The tool that allowed a 3-letter agency to extract unstructured Facebook chat data for criminal investigations
Most people associate data prep and data analytics with business, finance, and accounting. However, utilizing data means a lot more than just crunching numbers.
Our lives are surrounded by data – every digital activity leaves a footprint that gives us the opportunity to understand behavioral patterns and predict outcomes in many areas.
How a 3-letter agency extracts Facebook chat data for criminal investigations
Recently, we have been working with an agency to extract Facebook chat data for use in criminal investigations.
This organization received massive PDF reports from Facebook that contain chat histories, IP addresses, timestamps, and similar information. This large amount of data was unstructured and could not be directly put into rows and columns for analysis.
The first step was to extract the data to a format that can be used for further manipulation and analysis.
Inputting the data manually into Excel would have taken days, if not weeks, and endless hours of manual labor.
Our colleague Geoff created a model and workspace in Datawatch Monarch to extract the data from these PDF reports and convert the information into rows and columns for easy investigation and reporting.
After importing the information into Monarch, we were able to categorize the data, such as contact names and numbers, photo comments and info, admin data, IP address and access time, and wallpost info.
After the information was formatted into rows and columns, it was exported to Excel for further analysis.
Unlocking the power of data for criminal investigation
There are many ways data can be used in criminal investigation.
Data mining extrapolates the hidden relational patterns from entities and their relationships to help investigators discover useful links.
Text mining helps generate insights from unstructured data and discover knowledge and associations from textual information.
Surveillance logs, telephone records, location-based social networks, financial transaction data, and crime incident reports can be used for relational analysis.

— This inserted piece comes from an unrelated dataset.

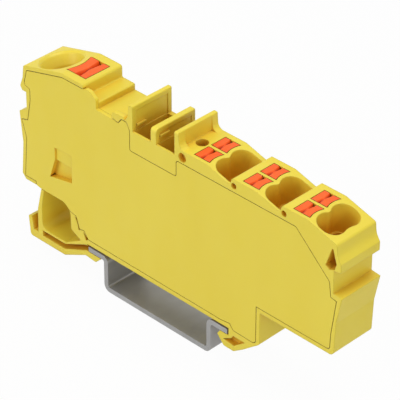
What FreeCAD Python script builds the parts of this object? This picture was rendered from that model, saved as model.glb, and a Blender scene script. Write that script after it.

Social media data such as Facebook, Twitter, LinkedIn, and blogs can be examined for positional analysis.
The challenge isn’t the availability of raw data but the ability to transform it into a suitable format for further analysis so that meaningful insights can be extracted.
The use of self-service data prep software has made this possible by replacing hours of tedious, manual work and dramatically reducing the time it takes to extract insights from raw data.
In addition, Datawatch Monarch has the ability to link data directly from the Internet to help investigators tap into the most updated information.
In the criminal justice world, the reduction or elimination of time-consuming data preparation tasks means investigators can identify suspects in less time. Not only does this help close cases faster but can also prevent suspects from committing more crimes.